## Exercise materials

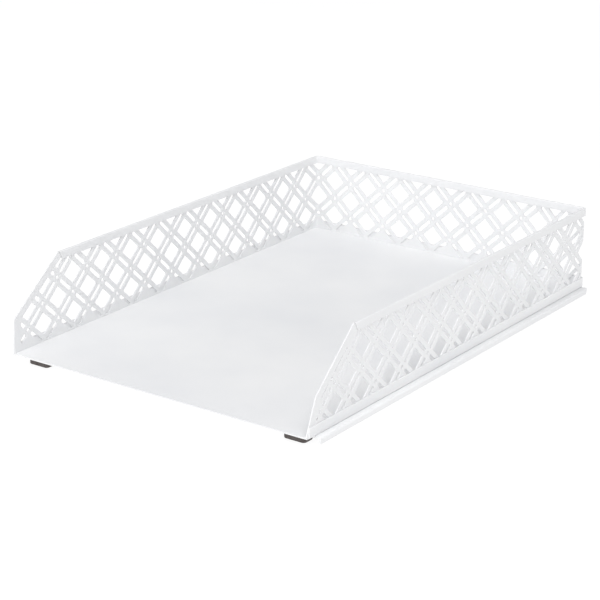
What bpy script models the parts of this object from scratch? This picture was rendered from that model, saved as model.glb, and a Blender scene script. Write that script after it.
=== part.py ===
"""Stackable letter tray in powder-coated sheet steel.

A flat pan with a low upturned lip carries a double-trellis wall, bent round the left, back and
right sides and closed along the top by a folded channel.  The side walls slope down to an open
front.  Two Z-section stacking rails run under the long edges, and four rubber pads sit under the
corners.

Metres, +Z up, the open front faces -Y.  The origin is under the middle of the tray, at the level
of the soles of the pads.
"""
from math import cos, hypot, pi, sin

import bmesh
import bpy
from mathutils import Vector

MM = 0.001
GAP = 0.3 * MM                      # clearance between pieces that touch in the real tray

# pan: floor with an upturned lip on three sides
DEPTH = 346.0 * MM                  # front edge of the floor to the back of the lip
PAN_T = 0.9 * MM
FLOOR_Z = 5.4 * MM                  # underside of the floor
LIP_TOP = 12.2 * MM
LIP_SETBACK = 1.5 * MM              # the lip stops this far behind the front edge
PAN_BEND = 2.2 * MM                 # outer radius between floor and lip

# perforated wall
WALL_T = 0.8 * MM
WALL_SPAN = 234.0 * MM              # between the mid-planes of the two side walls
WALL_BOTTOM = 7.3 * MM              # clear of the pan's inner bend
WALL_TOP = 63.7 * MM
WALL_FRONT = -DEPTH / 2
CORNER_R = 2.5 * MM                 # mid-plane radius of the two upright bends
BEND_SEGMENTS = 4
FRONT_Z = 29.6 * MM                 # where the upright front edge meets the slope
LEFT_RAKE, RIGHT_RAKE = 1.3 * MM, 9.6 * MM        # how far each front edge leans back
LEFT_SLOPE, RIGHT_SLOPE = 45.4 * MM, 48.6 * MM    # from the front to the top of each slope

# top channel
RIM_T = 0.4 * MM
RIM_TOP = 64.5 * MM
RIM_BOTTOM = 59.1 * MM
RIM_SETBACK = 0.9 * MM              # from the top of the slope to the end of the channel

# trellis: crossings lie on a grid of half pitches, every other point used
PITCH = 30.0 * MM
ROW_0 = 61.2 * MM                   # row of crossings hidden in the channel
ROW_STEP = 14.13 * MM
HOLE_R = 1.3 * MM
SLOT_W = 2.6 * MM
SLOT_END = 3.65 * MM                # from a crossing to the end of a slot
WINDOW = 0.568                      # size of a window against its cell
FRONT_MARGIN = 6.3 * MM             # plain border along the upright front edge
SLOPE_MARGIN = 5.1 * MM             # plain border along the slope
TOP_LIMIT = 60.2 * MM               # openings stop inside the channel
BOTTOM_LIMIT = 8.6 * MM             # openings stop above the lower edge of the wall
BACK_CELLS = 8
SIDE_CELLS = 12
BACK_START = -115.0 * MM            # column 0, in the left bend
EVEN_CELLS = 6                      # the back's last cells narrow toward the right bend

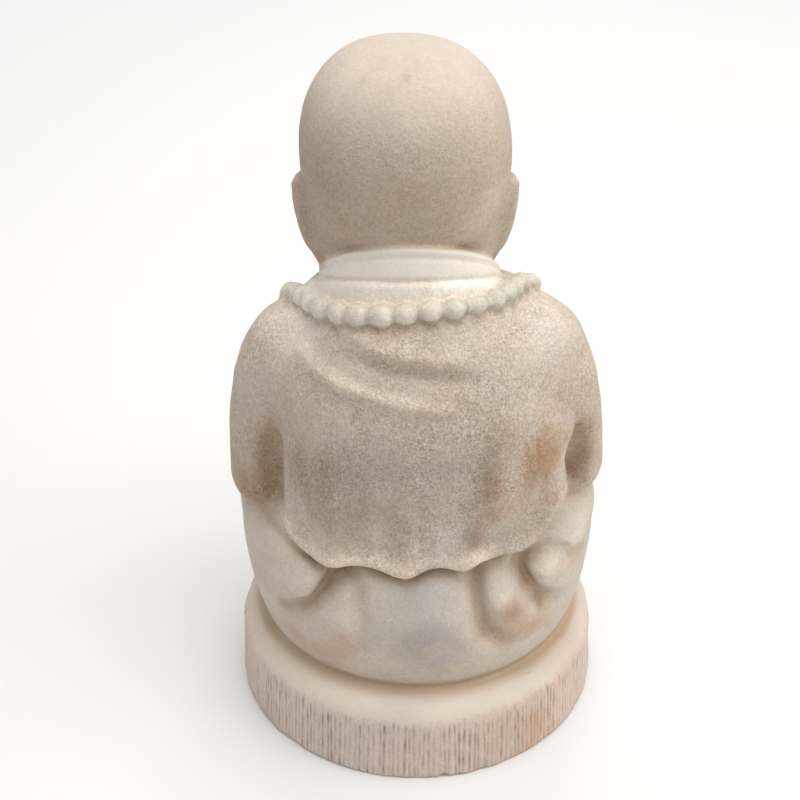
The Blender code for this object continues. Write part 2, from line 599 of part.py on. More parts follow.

## Objective
Copy the records above exactly.

## Result below
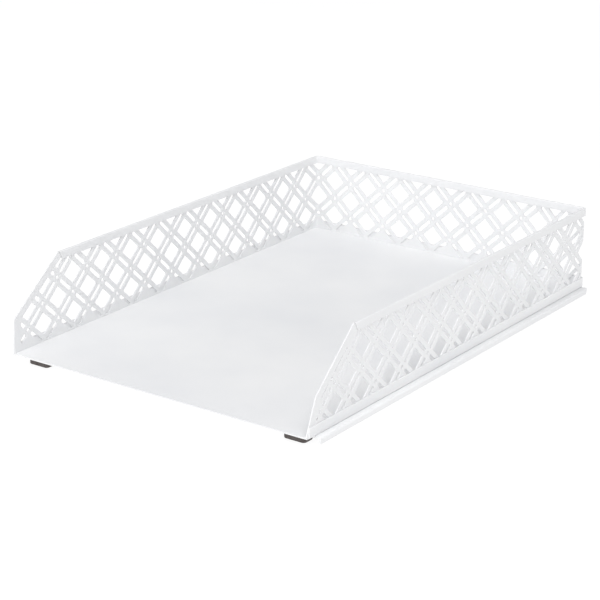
What bpy script models the parts of this object from scratch? This picture was rendered from that model, saved as model.glb, and a Blender scene script. Write that script after it.
=== part.py ===
"""Stackable letter tray in powder-coated sheet steel.

A flat pan with a low upturned lip carries a double-trellis wall, bent round the left, back and
right sides and closed along the top by a folded channel.  The side walls slope down to an open
front.  Two Z-section stacking rails run under the long edges, and four rubber pads sit under the
corners.

Metres, +Z up, the open front faces -Y.  The origin is under the middle of the tray, at the level
of the soles of the pads.
"""
from math import cos, hypot, pi, sin

import bmesh
import bpy
from mathutils import Vector

MM = 0.001
GAP = 0.3 * MM                      # clearance between pieces that touch in the real tray

# pan: floor with an upturned lip on three sides
DEPTH = 346.0 * MM                  # front edge of the floor to the back of the lip
PAN_T = 0.9 * MM
FLOOR_Z = 5.4 * MM                  # underside of the floor
LIP_TOP = 12.2 * MM
LIP_SETBACK = 1.5 * MM              # the lip stops this far behind the front edge
PAN_BEND = 2.2 * MM                 # outer radius between floor and lip

# perforated wall
WALL_T = 0.8 * MM
WALL_SPAN = 234.0 * MM              # between the mid-planes of the two side walls
WALL_BOTTOM = 7.3 * MM              # clear of the pan's inner bend
WALL_TOP = 63.7 * MM
WALL_FRONT = -DEPTH / 2
CORNER_R = 2.5 * MM                 # mid-plane radius of the two upright bends
BEND_SEGMENTS = 4
FRONT_Z = 29.6 * MM                 # where the upright front edge meets the slope
LEFT_RAKE, RIGHT_RAKE = 1.3 * MM, 9.6 * MM        # how far each front edge leans back
LEFT_SLOPE, RIGHT_SLOPE = 45.4 * MM, 48.6 * MM    # from the front to the top of each slope

# top channel
RIM_T = 0.4 * MM
RIM_TOP = 64.5 * MM
RIM_BOTTOM = 59.1 * MM
RIM_SETBACK = 0.9 * MM              # from the top of the slope to the end of the channel

# trellis: crossings lie on a grid of half pitches, every other point used
PITCH = 30.0 * MM
ROW_0 = 61.2 * MM                   # row of crossings hidden in the channel
ROW_STEP = 14.13 * MM
HOLE_R = 1.3 * MM
SLOT_W = 2.6 * MM
SLOT_END = 3.65 * MM                # from a crossing to the end of a slot
WINDOW = 0.568                      # size of a window against its cell
FRONT_MARGIN = 6.3 * MM             # plain border along the upright front edge
SLOPE_MARGIN = 5.1 * MM             # plain border along the slope
TOP_LIMIT = 60.2 * MM               # openings stop inside the channel
BOTTOM_LIMIT = 8.6 * MM             # openings stop above the lower edge of the wall
BACK_CELLS = 8
SIDE_CELLS = 12
BACK_START = -115.0 * MM            # column 0, in the left bend
EVEN_CELLS = 6                      # the back's last cells narrow toward the right bend

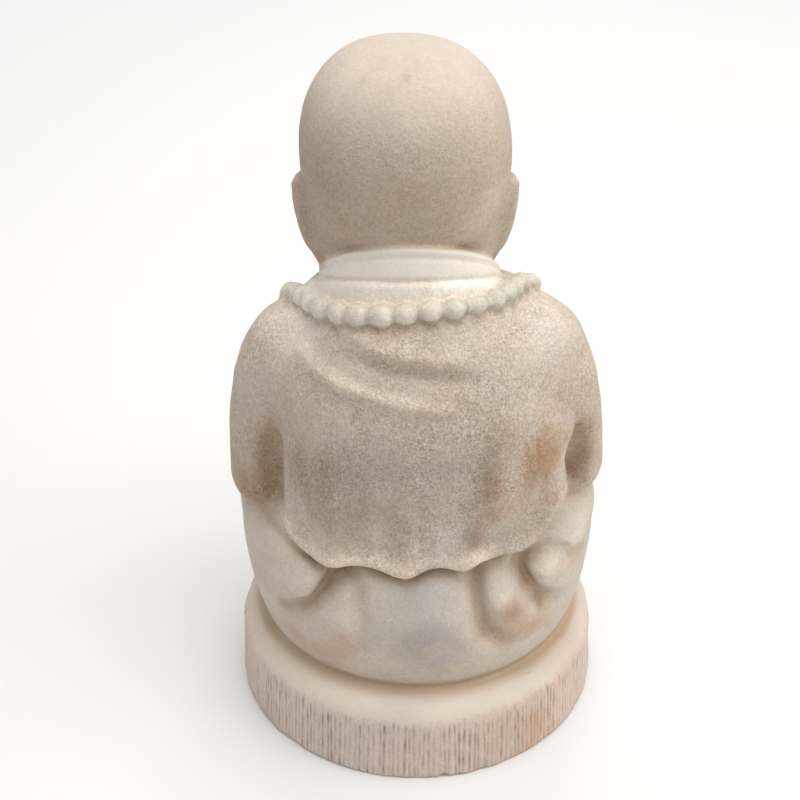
The Blender code for this object continues. Write part 2, from line 599 of part.py on. More parts follow.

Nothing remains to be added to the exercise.